AVAILABLE DATA:

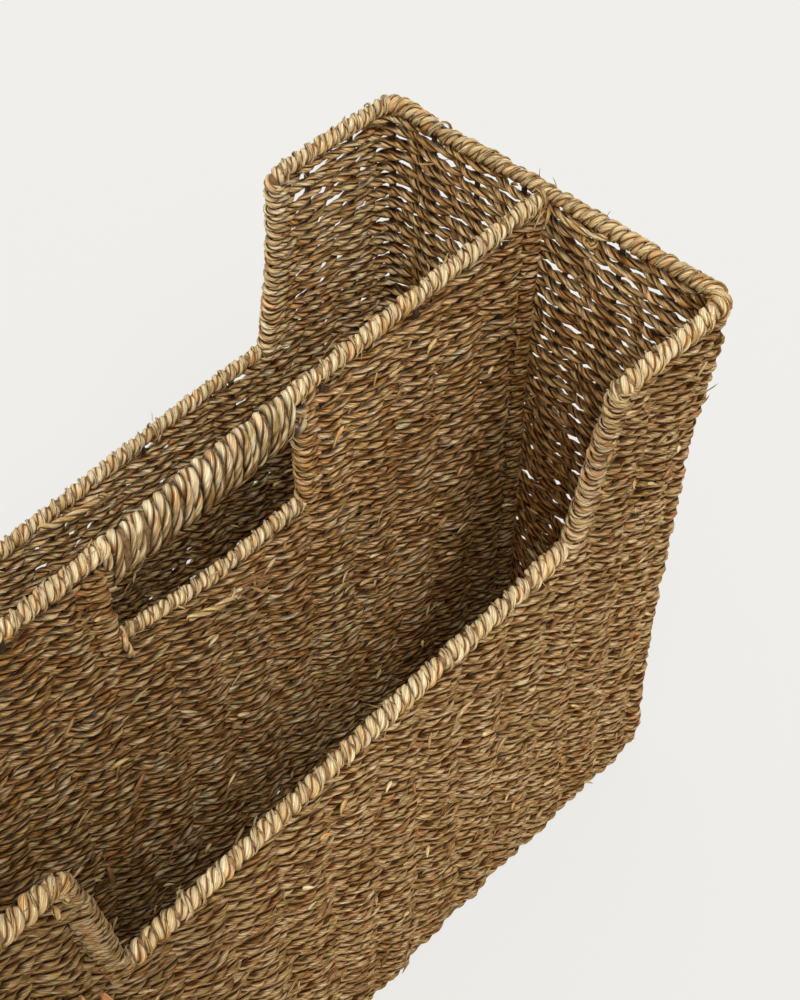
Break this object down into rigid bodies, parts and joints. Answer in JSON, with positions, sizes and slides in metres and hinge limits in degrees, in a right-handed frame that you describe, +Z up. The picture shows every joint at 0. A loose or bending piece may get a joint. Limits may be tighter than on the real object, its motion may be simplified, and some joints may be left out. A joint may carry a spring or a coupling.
{
  "type": "magazine basket",
  "caption": "Rectangular floor basket of twisted seagrass cord over a steel rod frame, with high ends, dipped long sides and a full-height divider with a wound grip over a hand slot.",
  "frame": {"origin": "middle of the underside, on the floor", "axes": "+X along the basket towards its right end, +Y towards its back, +Z up"},
  "size_m": [0.46, 0.203, 0.38],
  "materials": {
    "steel_rod": "dark brown lacquered steel rod, slightly rough, hidden under the cord but for slits in the ends",
    "wall_cord": "two-ply twisted seagrass cord, olive-tan to brown, matt with dry fibre streaks",
    "rim_strip": "pale straw strips bound obliquely round the rim rods, orange-brown in the crevices",
    "grip_cord": "pale greenish straw cord wound round the grip, matt with fine fibres"
  },
  "bodies": {
    "root": {"base_frame": "steel_rod", "front_frame": "steel_rod", "back_frame": "steel_rod", "left_end_frame": "steel_rod", "right_end_frame": "steel_rod", "divider_frame": "steel_rod", "base_weave": "wall_cord", "front_weave": "wall_cord", "back_weave": "wall_cord", "left_end_weave": "wall_cord", "right_end_weave": "wall_cord", "divider_weave": "wall_cord", "left_end_rim_binding": "rim_strip", "right_end_rim_binding": "rim_strip", "front_left_ear_binding": "rim_strip", "front_right_ear_binding": "rim_strip", "back_left_ear_binding": "rim_strip", "back_right_ear_binding": "rim_strip", "front_low_rim_binding": "rim_strip", "back_low_rim_binding": "rim_strip", "divider_left_rim_binding": "rim_strip", "divider_right_rim_binding": "rim_strip", "hand_slot_rim_binding": "rim_strip", "grip_core": "wall_cord", "grip_winding": "grip_cord"}
  },
  "joints": []
}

PROBLEM STATEMENT:
Word for word, quote all of the data above.

FULL SOLUTION:
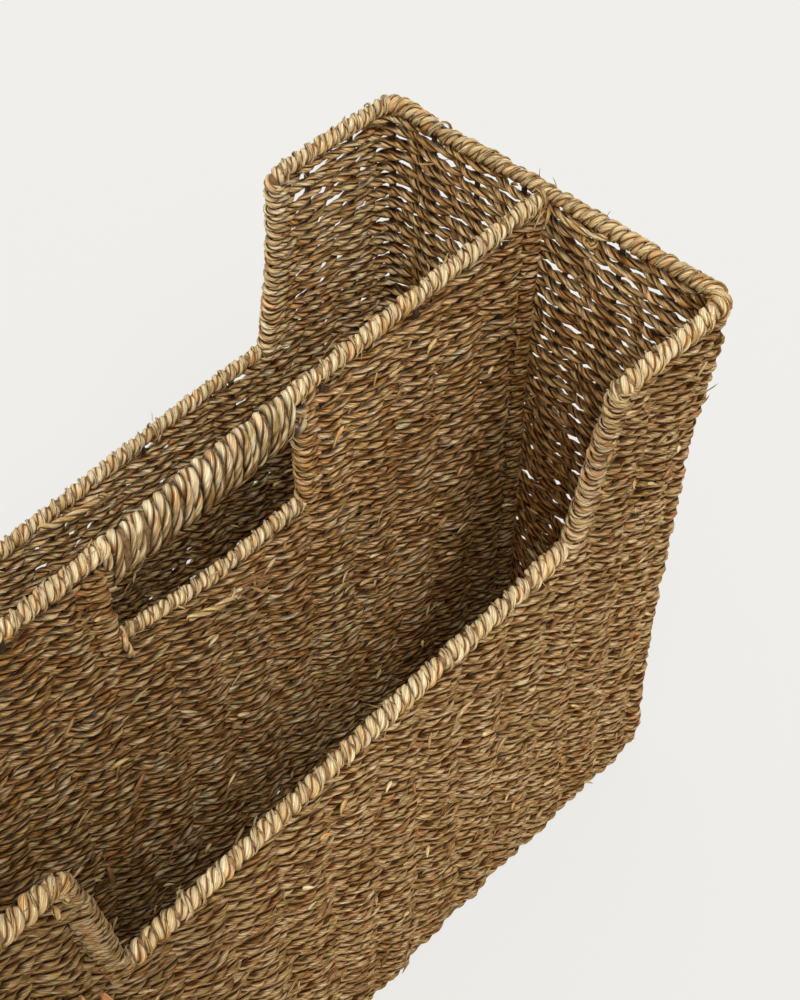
Break this object down into rigid bodies, parts and joints. Answer in JSON, with positions, sizes and slides in metres and hinge limits in degrees, in a right-handed frame that you describe, +Z up. The picture shows every joint at 0. A loose or bending piece may get a joint. Limits may be tighter than on the real object, its motion may be simplified, and some joints may be left out. A joint may carry a spring or a coupling.
{
  "type": "magazine basket",
  "caption": "Rectangular floor basket of twisted seagrass cord over a steel rod frame, with high ends, dipped long sides and a full-height divider with a wound grip over a hand slot.",
  "frame": {"origin": "middle of the underside, on the floor", "axes": "+X along the basket towards its right end, +Y towards its back, +Z up"},
  "size_m": [0.46, 0.203, 0.38],
  "materials": {
    "steel_rod": "dark brown lacquered steel rod, slightly rough, hidden under the cord but for slits in the ends",
    "wall_cord": "two-ply twisted seagrass cord, olive-tan to brown, matt with dry fibre streaks",
    "rim_strip": "pale straw strips bound obliquely round the rim rods, orange-brown in the crevices",
    "grip_cord": "pale greenish straw cord wound round the grip, matt with fine fibres"
  },
  "bodies": {
    "root": {"base_frame": "steel_rod", "front_frame": "steel_rod", "back_frame": "steel_rod", "left_end_frame": "steel_rod", "right_end_frame": "steel_rod", "divider_frame": "steel_rod", "base_weave": "wall_cord", "front_weave": "wall_cord", "back_weave": "wall_cord", "left_end_weave": "wall_cord", "right_end_weave": "wall_cord", "divider_weave": "wall_cord", "left_end_rim_binding": "rim_strip", "right_end_rim_binding": "rim_strip", "front_left_ear_binding": "rim_strip", "front_right_ear_binding": "rim_strip", "back_left_ear_binding": "rim_strip", "back_right_ear_binding": "rim_strip", "front_low_rim_binding": "rim_strip", "back_low_rim_binding": "rim_strip", "divider_left_rim_binding": "rim_strip", "divider_right_rim_binding": "rim_strip", "hand_slot_rim_binding": "rim_strip", "grip_core": "wall_cord", "grip_winding": "grip_cord"}
  },
  "joints": []
}